Its a soldiers duty to live where sent but, Anyway Pete bate and I laughed as the rickety old train bounced along bumping over the lines as we went up and up down like riding on the waves in the sea, just like the 3 weeks of sea travel from Southampton.

On arrival at Tampin station which was nothing like our stations in England with waiting rooms, but a plain platform with locals trying to sell us rice and meat wrapped in banana leaf, a short time after arriving it was a lot of hustle bustle as we sweated putting our cases and sea bags onto the awaiting 3 ton trucks, and off we went to our new home.

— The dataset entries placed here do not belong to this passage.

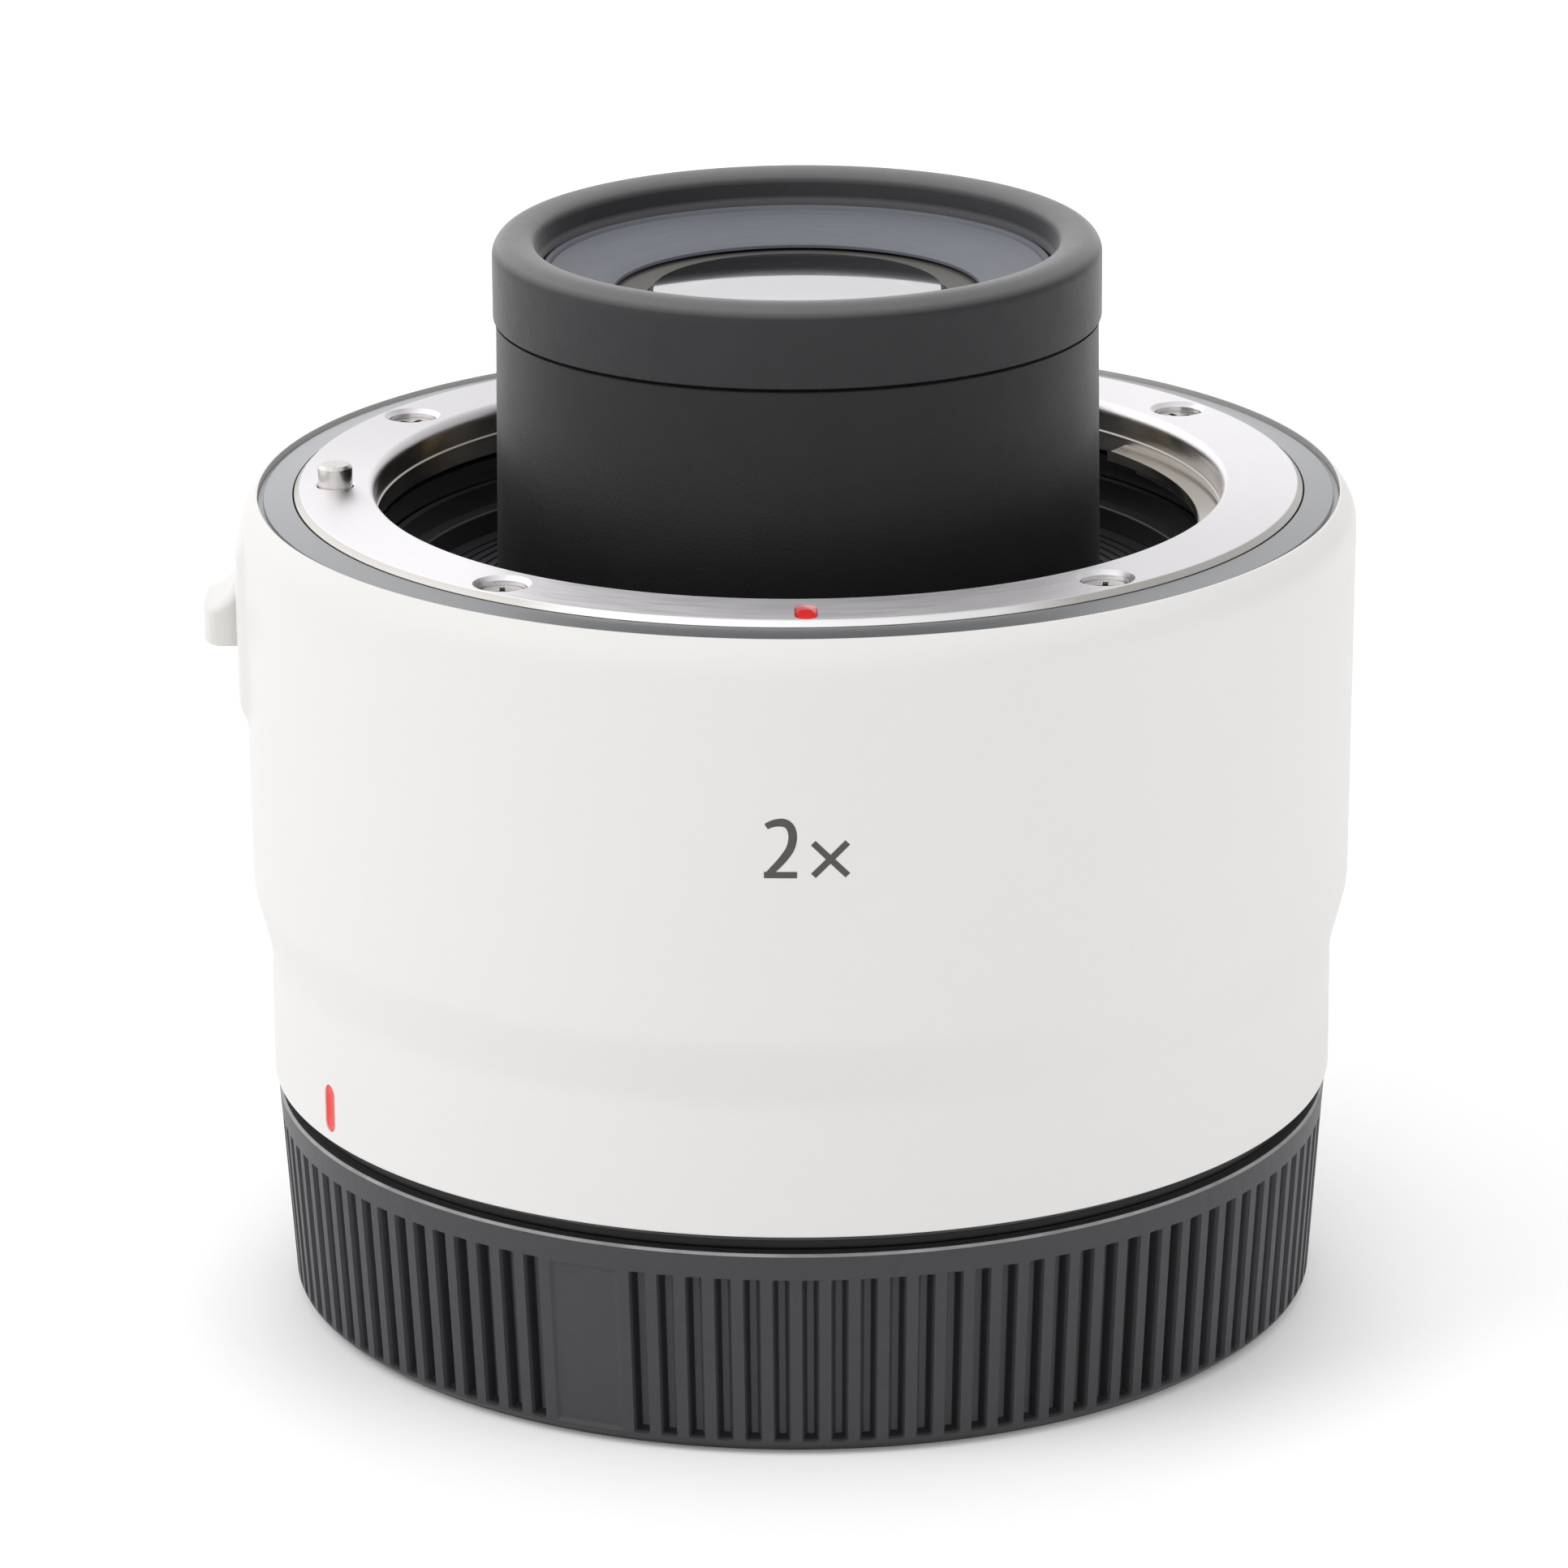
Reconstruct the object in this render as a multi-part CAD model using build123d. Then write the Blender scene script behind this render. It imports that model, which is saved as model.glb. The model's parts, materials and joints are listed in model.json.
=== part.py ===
"""A 2x teleconverter with a bayonet at each end, standing on its rear dust cap.

Millimetres. +Z runs along the optical axis, from the camera towards the lens. The origin is the
centre of the rear cap's foot. An azimuth is measured from +X towards +Y, seen from the lens side.
The front index and the figure on the barrel face -Y, and the release knob is on -X.
"""

import math
import os

from build123d import *

# Stations along the optical axis, each from the one before it
cap_height = 13.65
seal_show = 0.60
body_length = 39.30
rim_show = 0.62
face_step = 0.40
snout_reach = 16.10
snout_ring_height = 5.32
well_depth = 7.88

rear_flange_z = cap_height + seal_show
front_face_z = rear_flange_z + body_length
shell_low_z = rear_flange_z + rim_show
trim_top_z = front_face_z - face_step
snout_top_z = front_face_z + snout_reach
snout_groove_z = snout_top_z - snout_ring_height
well_floor_z = front_face_z - well_depth

# Clearances
seat_gap = 0.05
pin_gap = 0.08
side_gap = 0.30
cement_gap = 0.03
seam_gap = 0.20
overrun = 1.00

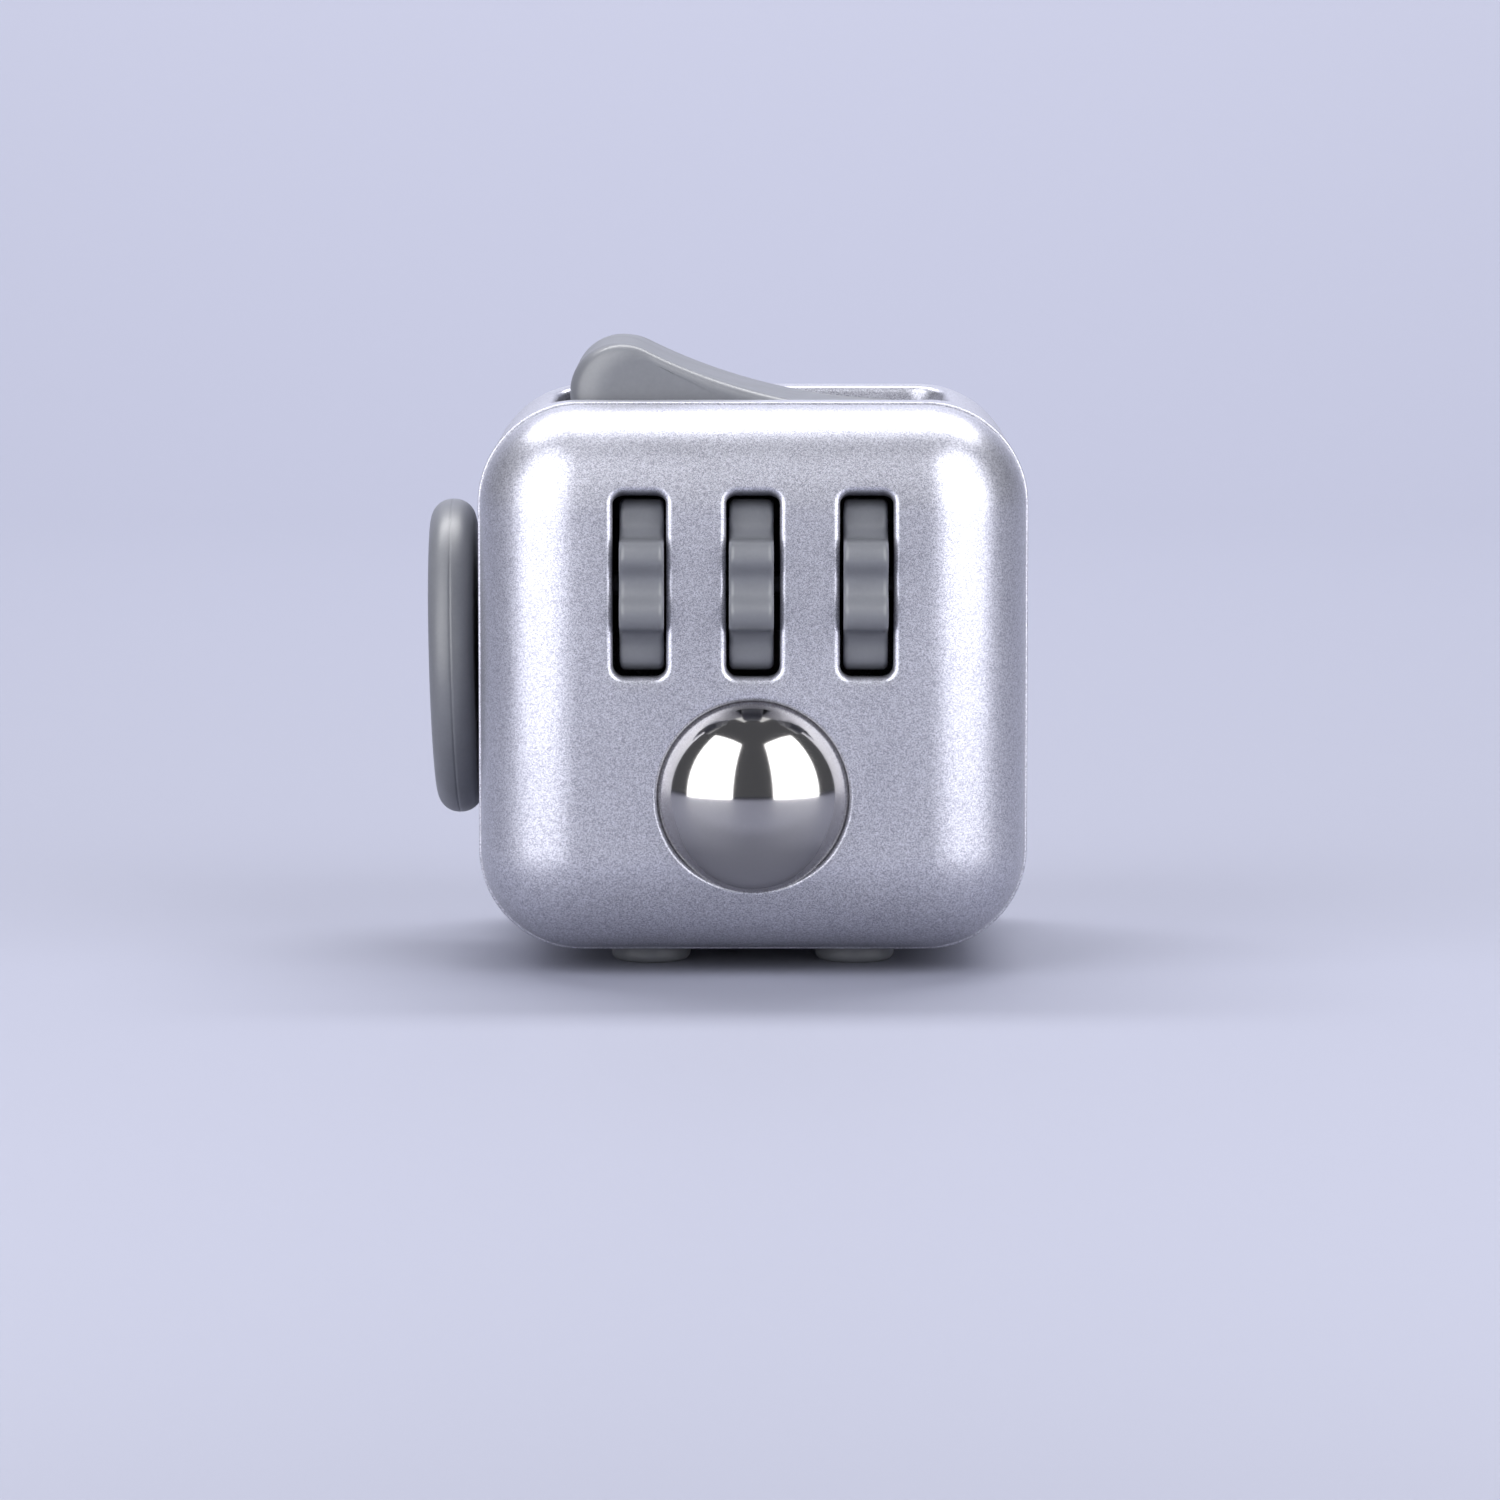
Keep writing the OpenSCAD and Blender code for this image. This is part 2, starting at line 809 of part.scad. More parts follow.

Just as the truck started to turn into the Garrison we saw a line of beer bars and shops on the roadside, a place to visit we thought as we entered Terendak Camp to be part of the 28th Commonwealth Brigade with the New Zealand Regiment and the Royal Australian Regiment .

As we headed along all quiet and pensive (Reminds me of when I used to go on cheap trips abroad not knowing what our hotel was going to be like?) It was evening as passed through the camp, I thought large open drains, were massive ?? We found out later that these were Monsoon drains to take away the monsoon rains which are very heavy-- People have drowned after falling in these culverts, probably after drinking in the local beer house.

The camp was still being made so it was pretty cute moving into a modern barracks, As I had lived in Pontefract barracks in England which dated back to the 18th century and in Hilden Germany, built for the 3rd Reich, Hitler's troops.